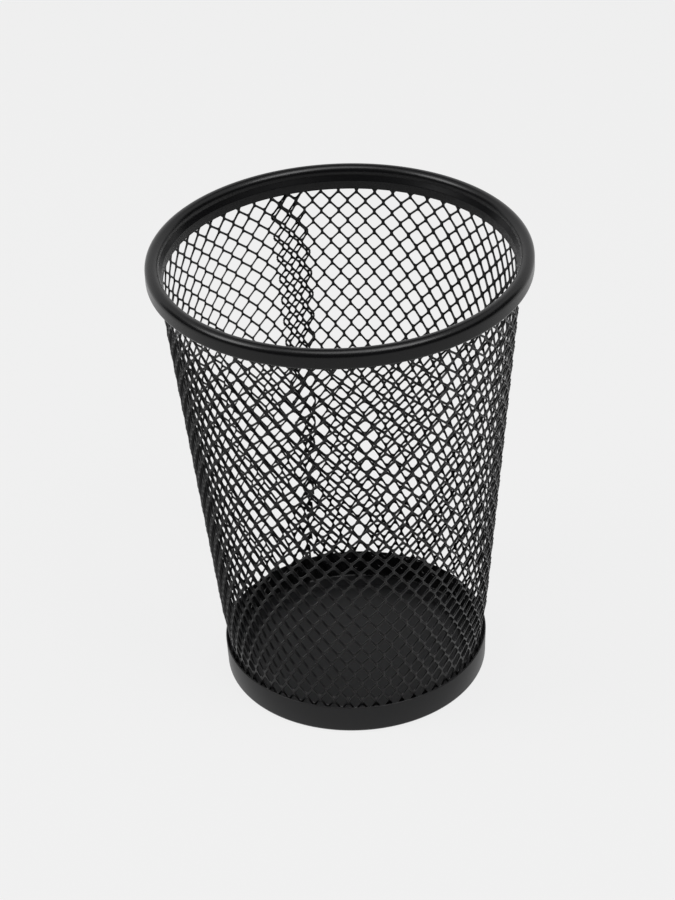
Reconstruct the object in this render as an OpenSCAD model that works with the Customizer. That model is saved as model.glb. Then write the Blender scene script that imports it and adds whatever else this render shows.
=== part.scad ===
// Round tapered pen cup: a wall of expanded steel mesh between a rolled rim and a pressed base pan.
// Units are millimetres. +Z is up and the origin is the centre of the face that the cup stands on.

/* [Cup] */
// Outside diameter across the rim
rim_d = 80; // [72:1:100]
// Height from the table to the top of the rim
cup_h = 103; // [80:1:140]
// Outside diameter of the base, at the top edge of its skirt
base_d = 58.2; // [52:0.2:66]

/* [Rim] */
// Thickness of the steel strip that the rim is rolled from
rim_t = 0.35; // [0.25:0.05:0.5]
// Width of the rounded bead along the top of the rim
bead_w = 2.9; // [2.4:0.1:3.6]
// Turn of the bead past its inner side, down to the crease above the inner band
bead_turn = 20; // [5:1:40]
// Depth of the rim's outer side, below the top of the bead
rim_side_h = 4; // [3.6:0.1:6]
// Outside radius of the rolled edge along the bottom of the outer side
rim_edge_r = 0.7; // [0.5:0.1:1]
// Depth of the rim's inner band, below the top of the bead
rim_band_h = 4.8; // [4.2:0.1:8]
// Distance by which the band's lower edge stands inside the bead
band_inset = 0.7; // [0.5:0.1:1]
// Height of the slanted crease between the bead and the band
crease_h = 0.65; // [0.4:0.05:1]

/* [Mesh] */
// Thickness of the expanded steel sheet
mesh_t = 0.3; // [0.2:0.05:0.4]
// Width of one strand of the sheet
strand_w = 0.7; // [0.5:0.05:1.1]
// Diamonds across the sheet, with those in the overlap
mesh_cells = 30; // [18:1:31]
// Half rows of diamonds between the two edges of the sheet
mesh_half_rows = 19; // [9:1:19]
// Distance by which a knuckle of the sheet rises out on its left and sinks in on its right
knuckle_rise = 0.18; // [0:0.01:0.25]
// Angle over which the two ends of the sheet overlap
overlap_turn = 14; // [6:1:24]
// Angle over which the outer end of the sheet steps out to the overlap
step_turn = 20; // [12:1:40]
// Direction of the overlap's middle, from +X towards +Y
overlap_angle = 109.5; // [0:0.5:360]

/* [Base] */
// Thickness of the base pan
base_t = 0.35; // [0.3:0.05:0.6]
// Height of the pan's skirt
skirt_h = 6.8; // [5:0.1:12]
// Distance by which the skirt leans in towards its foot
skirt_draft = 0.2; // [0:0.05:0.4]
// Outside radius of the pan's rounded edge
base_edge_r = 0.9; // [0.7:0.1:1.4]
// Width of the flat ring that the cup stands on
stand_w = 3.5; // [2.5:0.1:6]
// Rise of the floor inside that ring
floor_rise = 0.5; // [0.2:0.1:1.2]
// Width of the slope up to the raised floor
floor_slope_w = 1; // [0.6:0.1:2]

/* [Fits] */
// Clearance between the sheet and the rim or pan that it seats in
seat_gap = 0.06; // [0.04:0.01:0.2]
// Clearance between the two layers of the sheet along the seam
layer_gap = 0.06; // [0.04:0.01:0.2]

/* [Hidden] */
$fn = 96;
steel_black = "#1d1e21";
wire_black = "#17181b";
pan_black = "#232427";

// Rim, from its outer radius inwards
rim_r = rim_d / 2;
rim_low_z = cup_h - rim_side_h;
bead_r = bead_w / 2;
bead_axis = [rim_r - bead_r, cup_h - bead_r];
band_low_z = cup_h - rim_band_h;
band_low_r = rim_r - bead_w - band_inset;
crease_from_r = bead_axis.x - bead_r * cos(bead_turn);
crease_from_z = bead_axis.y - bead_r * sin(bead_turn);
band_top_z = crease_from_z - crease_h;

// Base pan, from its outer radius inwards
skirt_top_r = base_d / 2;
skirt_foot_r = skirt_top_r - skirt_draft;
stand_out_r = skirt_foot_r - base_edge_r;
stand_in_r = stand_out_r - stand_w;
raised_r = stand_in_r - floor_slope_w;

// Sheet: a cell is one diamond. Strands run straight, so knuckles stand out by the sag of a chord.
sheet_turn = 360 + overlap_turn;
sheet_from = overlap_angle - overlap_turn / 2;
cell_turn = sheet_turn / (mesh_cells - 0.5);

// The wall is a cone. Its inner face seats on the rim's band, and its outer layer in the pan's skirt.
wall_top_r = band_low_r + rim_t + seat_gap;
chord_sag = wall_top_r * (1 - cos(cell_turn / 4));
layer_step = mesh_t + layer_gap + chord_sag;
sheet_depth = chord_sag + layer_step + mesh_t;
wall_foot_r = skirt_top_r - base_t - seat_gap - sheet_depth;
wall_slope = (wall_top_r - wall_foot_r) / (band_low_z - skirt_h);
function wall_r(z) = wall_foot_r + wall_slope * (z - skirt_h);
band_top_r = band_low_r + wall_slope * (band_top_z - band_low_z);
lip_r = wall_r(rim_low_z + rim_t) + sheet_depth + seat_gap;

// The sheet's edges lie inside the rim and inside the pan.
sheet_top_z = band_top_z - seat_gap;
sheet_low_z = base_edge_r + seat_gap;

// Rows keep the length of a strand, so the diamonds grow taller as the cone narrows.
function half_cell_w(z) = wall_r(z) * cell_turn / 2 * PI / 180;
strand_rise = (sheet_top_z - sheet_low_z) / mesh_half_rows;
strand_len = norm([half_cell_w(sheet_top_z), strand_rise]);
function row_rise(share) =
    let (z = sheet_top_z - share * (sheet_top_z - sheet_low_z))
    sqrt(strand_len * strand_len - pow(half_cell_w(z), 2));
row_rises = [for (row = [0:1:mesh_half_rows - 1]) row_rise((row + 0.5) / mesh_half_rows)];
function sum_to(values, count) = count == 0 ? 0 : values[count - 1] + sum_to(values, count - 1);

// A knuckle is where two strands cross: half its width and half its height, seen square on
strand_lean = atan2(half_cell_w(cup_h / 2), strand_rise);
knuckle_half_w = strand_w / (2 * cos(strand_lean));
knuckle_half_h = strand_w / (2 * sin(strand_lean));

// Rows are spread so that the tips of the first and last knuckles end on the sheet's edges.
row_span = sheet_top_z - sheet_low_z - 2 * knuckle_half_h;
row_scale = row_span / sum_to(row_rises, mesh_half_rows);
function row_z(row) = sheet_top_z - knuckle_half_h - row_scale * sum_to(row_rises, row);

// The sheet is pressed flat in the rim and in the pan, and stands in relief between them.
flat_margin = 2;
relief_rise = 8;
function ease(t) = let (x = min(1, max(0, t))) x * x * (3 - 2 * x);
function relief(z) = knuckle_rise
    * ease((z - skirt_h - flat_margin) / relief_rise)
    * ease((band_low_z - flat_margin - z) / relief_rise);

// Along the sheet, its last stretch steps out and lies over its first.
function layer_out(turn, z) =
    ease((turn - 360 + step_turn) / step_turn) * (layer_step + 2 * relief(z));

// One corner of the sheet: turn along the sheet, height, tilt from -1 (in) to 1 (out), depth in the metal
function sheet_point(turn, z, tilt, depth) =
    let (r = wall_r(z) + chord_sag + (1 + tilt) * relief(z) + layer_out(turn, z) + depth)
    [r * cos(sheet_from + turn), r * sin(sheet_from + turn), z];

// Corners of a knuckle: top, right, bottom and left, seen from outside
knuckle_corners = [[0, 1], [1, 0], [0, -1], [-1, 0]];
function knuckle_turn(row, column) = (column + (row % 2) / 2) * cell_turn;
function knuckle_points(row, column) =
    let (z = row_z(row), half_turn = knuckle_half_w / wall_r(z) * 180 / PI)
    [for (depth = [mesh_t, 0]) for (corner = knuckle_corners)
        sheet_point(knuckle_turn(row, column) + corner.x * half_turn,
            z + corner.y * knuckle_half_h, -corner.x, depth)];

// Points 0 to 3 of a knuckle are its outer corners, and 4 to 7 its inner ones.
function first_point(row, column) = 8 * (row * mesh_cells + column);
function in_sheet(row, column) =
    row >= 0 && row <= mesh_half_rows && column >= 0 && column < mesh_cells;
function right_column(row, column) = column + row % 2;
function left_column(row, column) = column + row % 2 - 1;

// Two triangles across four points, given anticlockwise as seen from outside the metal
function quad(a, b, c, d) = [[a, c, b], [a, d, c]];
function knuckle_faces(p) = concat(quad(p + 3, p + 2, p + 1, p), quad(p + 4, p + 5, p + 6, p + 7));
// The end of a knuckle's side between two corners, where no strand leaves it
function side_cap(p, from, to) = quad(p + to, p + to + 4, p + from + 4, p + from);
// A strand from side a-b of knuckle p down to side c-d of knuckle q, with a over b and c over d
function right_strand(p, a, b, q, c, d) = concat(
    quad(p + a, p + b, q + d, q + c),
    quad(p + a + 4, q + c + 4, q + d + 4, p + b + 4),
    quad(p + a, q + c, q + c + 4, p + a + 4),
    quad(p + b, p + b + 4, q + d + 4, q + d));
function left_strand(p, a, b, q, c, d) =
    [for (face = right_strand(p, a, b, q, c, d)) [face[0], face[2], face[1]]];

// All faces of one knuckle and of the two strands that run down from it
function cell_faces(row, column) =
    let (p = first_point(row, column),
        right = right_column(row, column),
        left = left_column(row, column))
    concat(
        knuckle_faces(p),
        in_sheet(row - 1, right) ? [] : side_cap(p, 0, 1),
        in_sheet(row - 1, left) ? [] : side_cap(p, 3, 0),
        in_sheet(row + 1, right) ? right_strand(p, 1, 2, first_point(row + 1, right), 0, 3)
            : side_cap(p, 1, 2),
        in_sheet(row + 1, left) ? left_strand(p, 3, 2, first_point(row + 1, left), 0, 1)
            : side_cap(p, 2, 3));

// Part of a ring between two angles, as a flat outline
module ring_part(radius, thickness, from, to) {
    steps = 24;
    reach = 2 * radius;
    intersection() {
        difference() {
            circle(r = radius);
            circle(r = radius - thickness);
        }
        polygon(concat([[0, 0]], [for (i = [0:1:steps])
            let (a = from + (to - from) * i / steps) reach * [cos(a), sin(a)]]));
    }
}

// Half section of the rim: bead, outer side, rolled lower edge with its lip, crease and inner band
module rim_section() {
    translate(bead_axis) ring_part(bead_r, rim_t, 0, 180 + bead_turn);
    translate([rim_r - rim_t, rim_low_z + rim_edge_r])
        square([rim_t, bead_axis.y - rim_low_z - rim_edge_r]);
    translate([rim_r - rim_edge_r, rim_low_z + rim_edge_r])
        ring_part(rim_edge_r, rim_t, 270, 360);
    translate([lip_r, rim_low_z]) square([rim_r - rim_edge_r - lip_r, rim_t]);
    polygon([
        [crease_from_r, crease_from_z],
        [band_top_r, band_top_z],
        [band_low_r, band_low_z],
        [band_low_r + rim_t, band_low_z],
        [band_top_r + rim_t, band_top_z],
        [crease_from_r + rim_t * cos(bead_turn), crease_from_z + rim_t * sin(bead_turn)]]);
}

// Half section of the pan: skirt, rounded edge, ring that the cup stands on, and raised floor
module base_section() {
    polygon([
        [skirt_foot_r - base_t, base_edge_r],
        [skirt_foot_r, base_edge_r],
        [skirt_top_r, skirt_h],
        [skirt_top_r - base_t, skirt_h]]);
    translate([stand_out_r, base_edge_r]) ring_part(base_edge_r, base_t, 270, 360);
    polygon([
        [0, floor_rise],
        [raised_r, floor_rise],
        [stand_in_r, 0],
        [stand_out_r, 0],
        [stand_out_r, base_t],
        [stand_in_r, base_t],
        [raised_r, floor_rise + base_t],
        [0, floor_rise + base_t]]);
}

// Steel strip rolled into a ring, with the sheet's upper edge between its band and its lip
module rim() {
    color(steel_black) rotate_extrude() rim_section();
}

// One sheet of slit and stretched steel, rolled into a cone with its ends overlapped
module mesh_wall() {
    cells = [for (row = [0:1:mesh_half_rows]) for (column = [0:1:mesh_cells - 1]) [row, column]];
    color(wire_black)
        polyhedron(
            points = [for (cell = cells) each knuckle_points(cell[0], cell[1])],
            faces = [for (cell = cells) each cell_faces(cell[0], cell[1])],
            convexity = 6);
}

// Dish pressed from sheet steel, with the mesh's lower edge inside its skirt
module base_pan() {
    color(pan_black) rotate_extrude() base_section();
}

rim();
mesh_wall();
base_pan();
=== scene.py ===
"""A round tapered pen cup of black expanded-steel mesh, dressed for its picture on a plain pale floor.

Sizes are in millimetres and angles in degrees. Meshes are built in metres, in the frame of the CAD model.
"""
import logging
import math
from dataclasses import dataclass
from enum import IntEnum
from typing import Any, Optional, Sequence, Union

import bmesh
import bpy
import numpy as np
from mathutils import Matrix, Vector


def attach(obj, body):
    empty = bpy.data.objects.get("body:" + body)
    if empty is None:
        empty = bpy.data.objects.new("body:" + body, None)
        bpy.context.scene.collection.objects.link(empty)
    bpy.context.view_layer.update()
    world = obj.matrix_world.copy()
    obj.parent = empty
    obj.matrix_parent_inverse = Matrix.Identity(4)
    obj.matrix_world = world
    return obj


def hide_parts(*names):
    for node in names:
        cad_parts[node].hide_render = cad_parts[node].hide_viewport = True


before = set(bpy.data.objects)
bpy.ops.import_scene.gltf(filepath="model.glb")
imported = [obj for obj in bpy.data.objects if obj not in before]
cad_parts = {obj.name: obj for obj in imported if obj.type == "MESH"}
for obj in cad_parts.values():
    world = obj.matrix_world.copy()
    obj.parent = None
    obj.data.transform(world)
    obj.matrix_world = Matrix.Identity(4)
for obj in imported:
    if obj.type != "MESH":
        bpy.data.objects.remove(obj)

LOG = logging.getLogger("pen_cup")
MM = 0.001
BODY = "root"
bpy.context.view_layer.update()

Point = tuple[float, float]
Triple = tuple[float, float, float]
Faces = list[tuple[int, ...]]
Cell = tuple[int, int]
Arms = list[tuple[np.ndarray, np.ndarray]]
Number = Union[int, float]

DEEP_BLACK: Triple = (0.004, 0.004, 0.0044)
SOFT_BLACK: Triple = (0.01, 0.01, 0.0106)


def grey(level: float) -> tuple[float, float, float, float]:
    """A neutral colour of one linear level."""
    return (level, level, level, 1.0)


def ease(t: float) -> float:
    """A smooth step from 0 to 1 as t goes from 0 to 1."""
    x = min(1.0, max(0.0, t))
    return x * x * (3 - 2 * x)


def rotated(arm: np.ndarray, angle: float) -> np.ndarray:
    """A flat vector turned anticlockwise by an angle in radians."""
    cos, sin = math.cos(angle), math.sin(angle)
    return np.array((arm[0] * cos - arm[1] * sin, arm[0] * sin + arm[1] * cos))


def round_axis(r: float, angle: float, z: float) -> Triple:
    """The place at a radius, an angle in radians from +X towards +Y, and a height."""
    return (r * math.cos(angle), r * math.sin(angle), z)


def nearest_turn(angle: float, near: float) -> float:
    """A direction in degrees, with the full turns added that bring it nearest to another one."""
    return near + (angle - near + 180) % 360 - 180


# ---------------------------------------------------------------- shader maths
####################
• [Your task]:
Starting at the first line of the material above, reproduce each line exactly up to and including the line with "cup stands on.".

• [Solution below]:
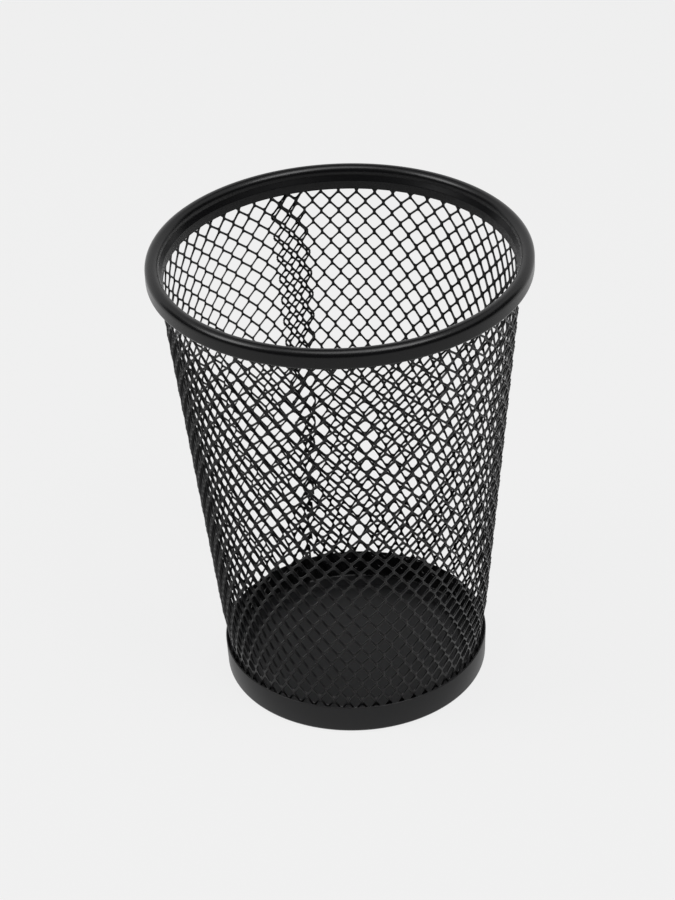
Reconstruct the object in this render as an OpenSCAD model that works with the Customizer. That model is saved as model.glb. Then write the Blender scene script that imports it and adds whatever else this render shows.
=== part.scad ===
// Round tapered pen cup: a wall of expanded steel mesh between a rolled rim and a pressed base pan.
// Units are millimetres. +Z is up and the origin is the centre of the face that the cup stands on.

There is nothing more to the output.